Overwhelmed despite preparation

Many horror movies lean on a trope of unpreparedness—the victim of the slasher leaves their keys inside, and has to turn back to retrieve them, giving the killer time to reposition and ambush them. In Lovecraft's work protagonists tend to be educated, well-funded, and intelligent; and yet they are still overwhelmed or undone by the pressures of the cosmic horror engulfing them.

There are two main reasons that Lovecraft's protagonists make mistakes or do the unadvisable: their curiosity gets the better of them, or they lack the agency – despite their preparedness and other meritorious characteristics – to resist the pull of the cosmic event which is central to the narrative. Writers should use whichever of these two seems best able to motivate the story.
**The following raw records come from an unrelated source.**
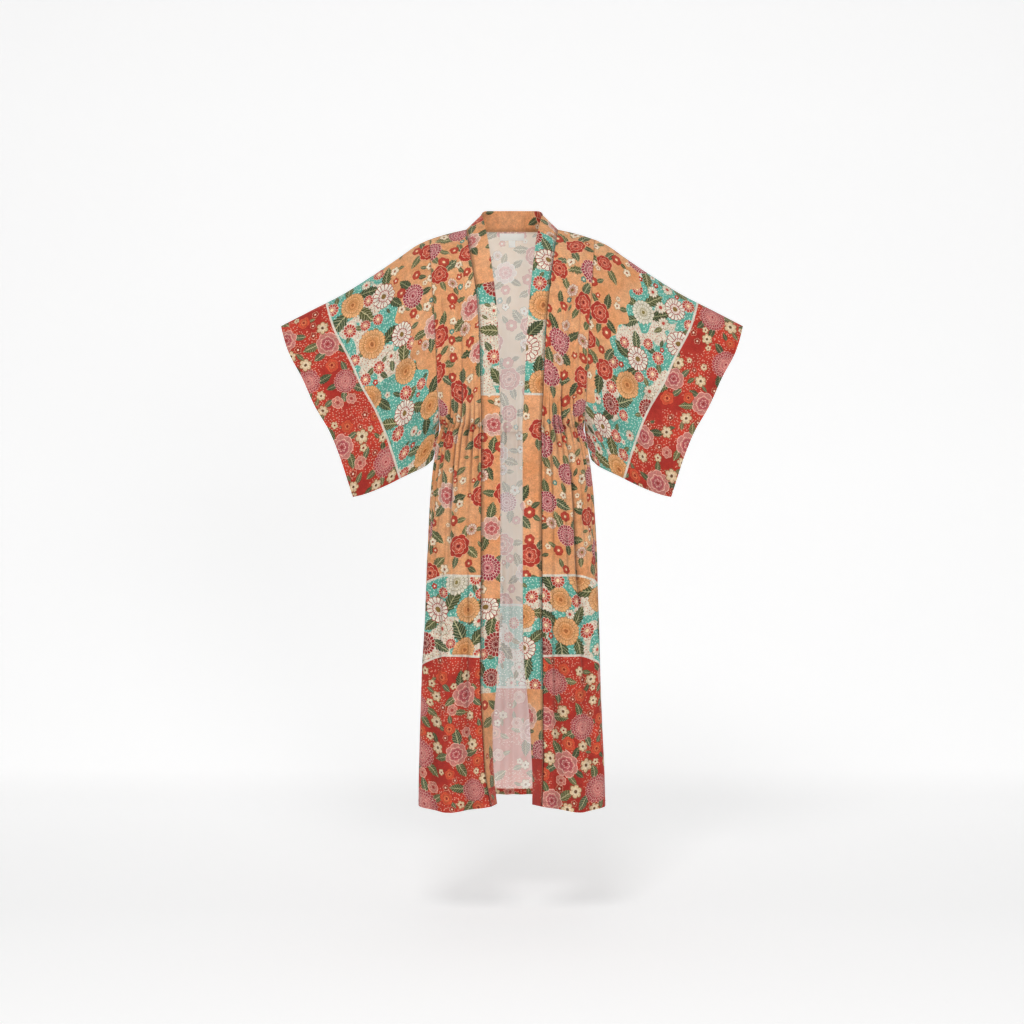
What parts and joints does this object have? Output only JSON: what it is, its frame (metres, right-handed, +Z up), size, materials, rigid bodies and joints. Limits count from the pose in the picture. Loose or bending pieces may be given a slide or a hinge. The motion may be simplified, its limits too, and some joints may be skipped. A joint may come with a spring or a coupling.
{
  "type": "kimono robe",
  "caption": "Long open-front robe with wide rectangular sleeves, a straight neckband and a gathered waist, filled out as if worn.",
  "frame": {"origin": "midway between the two shoulders, level with the seam at the side of the neck, where the wearer's shoulders carry the robe", "axes": "+Z up, -Y the open front, +X towards the right of a viewer who faces the front"},
  "size_m": [1.016, 0.2918, 1.3134],
  "materials": {
    "printed_cloth": "soft printed viscose crepe",
    "sleeve_cloth": "soft printed viscose crepe",
    "band_cloth": "doubled printed viscose crepe",
    "woven_label": "blank woven satin"
  },
  "bodies": {
    "root": {"back": "printed_cloth", "front_left": "printed_cloth", "front_right": "printed_cloth", "sleeve_left": "sleeve_cloth", "sleeve_right": "sleeve_cloth", "neckband": "band_cloth", "label": "woven_label", "size_tab": "woven_label"}
  },
  "joints": []
}
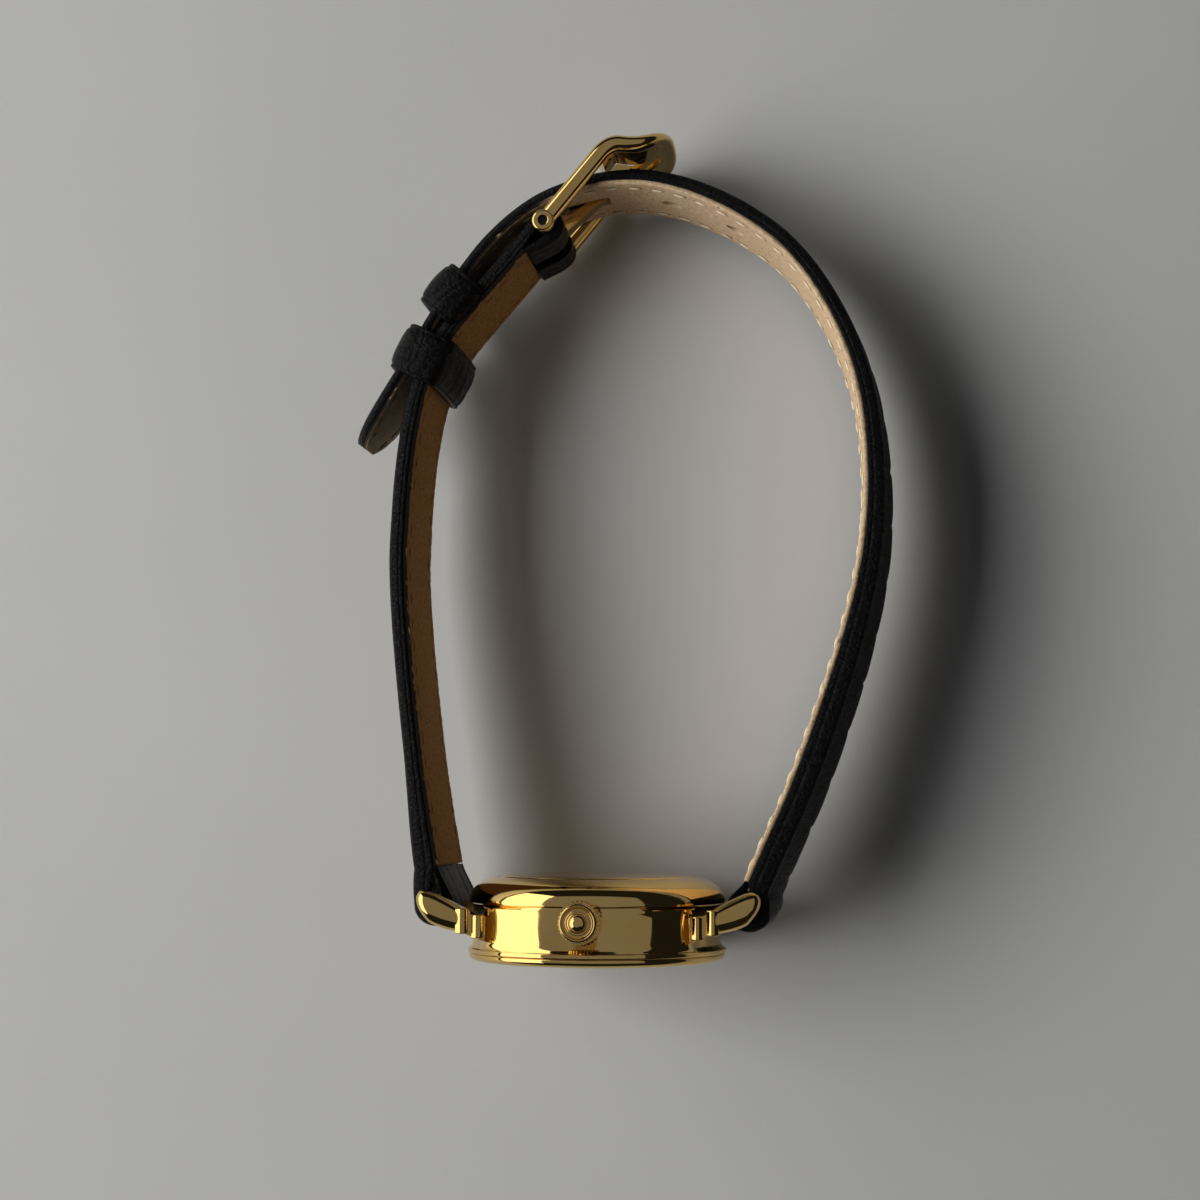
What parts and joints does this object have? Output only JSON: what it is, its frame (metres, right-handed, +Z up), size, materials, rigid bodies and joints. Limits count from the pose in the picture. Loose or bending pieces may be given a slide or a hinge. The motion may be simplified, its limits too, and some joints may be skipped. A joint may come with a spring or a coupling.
{
  "type": "wristwatch",
  "caption": "Small round gold-plated quartz dress watch on a narrow padded leather strap, buckled shut, with an openable tang buckle, pull-out crown, geared hands and sprung lug bars.",
  "frame": {"origin": "centre of the caseback's flat outer face, where the watch lies on the wrist", "axes": "+X towards six o'clock, +Y out of the caseback through the strap's loop towards the buckle, +Z up towards the crown; the watch lies on its side, leaned 3.7 degrees about X so that the case's rim and the buckle's side stand on one plane"},
  "size_m": [0.0494, 0.0763, 0.0265],
  "materials": {
    "gold_plate": "polished gold plate",
    "crystal_glass": "clear polished",
    "clear_gasket": "satin",
    "black_rubber": "matte",
    "steel": "fine brushed",
    "battery_steel": "satin",
    "brass": "satin",
    "contact_brass": "satin",
    "ring_plastic": "moulded",
    "copper_coil": "enamelled copper wire",
    "stator_alloy": "satin",
    "green_board": "solder mask",
    "dial_enamel": "satin lacquer",
    "black_leather": "embossed, semi-gloss",
    "suede_lining": "suede"
  },
  "bodies": {
    "watch": {"case_middle": "gold_plate", "bezel": "gold_plate", "crystal": "crystal_glass", "crystal_gasket": "clear_gasket", "caseback": "gold_plate", "caseback_gasket": "black_rubber", "crown_tube": "gold_plate", "movement_ring": "ring_plastic", "main_plate": "brass", "train_bridge": "steel", "bridge_screws": "steel", "battery": "battery_steel", "battery_clamp": "contact_brass", "coil": "copper_coil", "stator": "stator_alloy", "circuit_board": "green_board", "quartz_can": "steel", "dial": "dial_enamel", "hour_markers": "gold_plate", "spring_bar_12": "steel", "spring_bar_6": "steel", "short_strap_leather": "black_leather", "short_strap_lining": "suede_lining", "long_strap_leather": "black_leather", "long_strap_lining": "suede_lining", "fixed_keeper": "black_leather", "buckle_bar": "steel"},
    "setting_lever": {"setting_lever": "steel"},
    "crown_stem": {"crown": "gold_plate", "crown_gasket": "black_rubber", "setting_stem": "steel", "sliding_pinion": "steel"},
    "minute_works": {"centre_wheel": "brass", "cannon_pinion": "steel", "minute_hand": "gold_plate"},
    "hour_works": {"hour_wheel": "brass", "hour_hand": "gold_plate"},
    "minute_wheel": {"minute_wheel": "brass"},
    "third_wheel": {"third_wheel": "brass"},
    "intermediate_wheel": {"intermediate_wheel": "brass"},
    "rotor": {"rotor": "steel"},
    "free_keeper": {"free_keeper": "black_leather"},
    "buckle": {"buckle_frame": "gold_plate"},
    "tongue": {"buckle_tongue": "gold_plate"},
    "plunger_12_near": {"plunger_12_near": "steel"},
    "plunger_12_far": {"plunger_12_far": "steel"},
    "plunger_6_near": {"plunger_6_near": "steel"},
    "plunger_6_far": {"plunger_6_far": "steel"}
  },
  "joints": [
    {"name": "crown_pull", "type": "slide", "parent": "watch", "child": "setting_lever", "axis": [0, 0.064, 0.998], "range_m": [0, 0.0009]},
    {"name": "crown_turn", "type": "hinge", "parent": "setting_lever", "child": "crown_stem", "pos_m": [0, -0.00359, 0.00023], "axis": [0, 0.064, 0.998], "continuous": true},
    {"name": "minute_hand_turn", "type": "hinge", "parent": "watch", "child": "minute_works", "pos_m": [0, -0.00359, 0.00023], "axis": [0, 0.998, -0.064], "continuous": true},
    {"name": "hour_hand_turn", "type": "hinge", "parent": "watch", "child": "hour_works", "pos_m": [0, -0.00359, 0.00023], "axis": [0, 0.998, -0.064], "continuous": true},
    {"name": "minute_wheel_turn", "type": "hinge", "parent": "watch", "child": "minute_wheel", "pos_m": [0.0012, -0.00346, 0.0023], "axis": [0, 0.998, -0.064], "continuous": true},
    {"name": "third_wheel_turn", "type": "hinge", "parent": "watch", "child": "third_wheel", "pos_m": [-0.00226, -0.00365, -0.00059], "axis": [0, 0.998, -0.064], "continuous": true},
    {"name": "intermediate_wheel_turn", "type": "hinge", "parent": "watch", "child": "intermediate_wheel", "pos_m": [-0.00304, -0.00378, -0.00275], "axis": [0, 0.998, -0.064], "continuous": true},
    {"name": "rotor_turn", "type": "hinge", "parent": "watch", "child": "rotor", "pos_m": [-0.00528, -0.00378, -0.00275], "axis": [0, 0.998, -0.064], "continuous": true},
    {"name": "free_keeper_slide", "type": "slide", "parent": "watch", "child": "free_keeper", "axis": [0.4352, 0.8985, -0.0576], "range_m": [-0.0003, 0.0008]},
    {"name": "buckle_lift", "type": "hinge", "parent": "watch", "child": "buckle", "pos_m": [-0.0044, 0.05898, -0.00378], "axis": [0, 0.064, 0.998], "range_deg": [0, 7]},
    {"name": "tongue_swing", "type": "hinge", "parent": "buckle", "child": "tongue", "pos_m": [-0.0044, 0.05898, -0.00378], "axis": [0, 0.064, 0.998], "range_deg": [0, 5]},
    {"name": "plunger_12_near_press", "type": "slide", "parent": "watch", "child": "plunger_12_near", "axis": [0, -0.064, -0.998], "range_m": [0, 0.001], "stiffness_N_per_m": 600},
    {"name": "plunger_12_far_press", "type": "slide", "parent": "watch", "child": "plunger_12_far", "axis": [0, 0.064, 0.998], "range_m": [0, 0.001], "stiffness_N_per_m": 600},
    {"name": "plunger_6_near_press", "type": "slide", "parent": "watch", "child": "plunger_6_near", "axis": [0, -0.064, -0.998], "range_m": [0, 0.001], "stiffness_N_per_m": 600},
    {"name": "plunger_6_far_press", "type": "slide", "parent": "watch", "child": "plunger_6_far", "axis": [0, 0.064, 0.998], "range_m": [0, 0.001], "stiffness_N_per_m": 600}
  ],
  "couplings": [
    {"joint": "hour_hand_turn", "follows": "minute_hand_turn", "ratio": 0.083333},
    {"joint": "minute_wheel_turn", "follows": "minute_hand_turn", "ratio": -0.33333},
    {"joint": "third_wheel_turn", "follows": "minute_hand_turn", "ratio": -5},
    {"joint": "intermediate_wheel_turn", "follows": "minute_hand_turn", "ratio": 18},
    {"joint": "rotor_turn", "follows": "minute_hand_turn", "ratio": -108}
  ]
}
If a character is curious, have their curiosity slowly but surely draw them in over their head. If a character is not curious, or if their curiosity cannot overcome their fear, draw the character into further danger to shift the balance between curiosity and fear – either by increasing their curiosity, or temporarily decreasing their fear. To decrease a character's fear, consider having the danger recede or become less visible, or have a more courageous or foolish character lead the protagonist forward.

Everything is horror

The final element which made Lovecraft's work exceptional, was his own personal fear and insecurities. Lovecraft was a man disconcerted by everything – he was reportedly afraid of temperatures below freezing, fat people, old age and a great number of other things. This helped him to find the scary things in everything, but he is famously quoted as saying "The oldest and strongest emotion of mankind is fear, and the oldest and strongest kind of fear is fear of the unknown." To make use of this quote, I would encourage writers to remember that anything can fill a reader with fear: plants, animals and other mundane elements of the world. Stephen King famously works with the mundane to create fear: imbuing cars with sentience or describing strange behavior in animals. This same approach to horror can be applied to cosmic horror: how is the big-picture cosmic horror causing small-picture changes in reality which the protagonist or other characters can perceive? How can small things become horrific? The main reason is still, as Lovecraft said, rooted in the unknown.

If an animal is behaving strangely, whining to be let inside when it normally enjoys the outdoors: it is not the action that disturbs us – the whining – but rather the inability to determine the reason for the creature's actions: is the dog afraid? Why? Is there something outside which it is seeking to escape, or something inside which it fears will hurt its owner? This is the unknown which Lovecraft is speaking of in the above quote, and this is the unknown that writers of cosmic horror should attempt to evoke.

The ending

Lastly, I want to note that Lovecraft's short stories do not wrap up neatly. Indeed, they often leave loose threads, or even expand into other works. Lovecraft's mythos has entered the public domain, and his creatures can be used by any writer. If you are writing cosmic horror it may be wise to learn from Lovecraft; but be wary of emulating him too exactly. Hints and nods toward Lovecraft's mythos will be appreciated by most fans of cosmic horror, but Lovecraft shouldn't be idealized: he had a flawed personal ideology, he often broke readers' immersion by having characters' written accounts detail things which would not logically be written down, and he had a penchant for telling, rather than showing—a penchant that makes his works read slowly in comparison to similar, modern authors.

So, in ending – take inspiration, but improve upon the source material.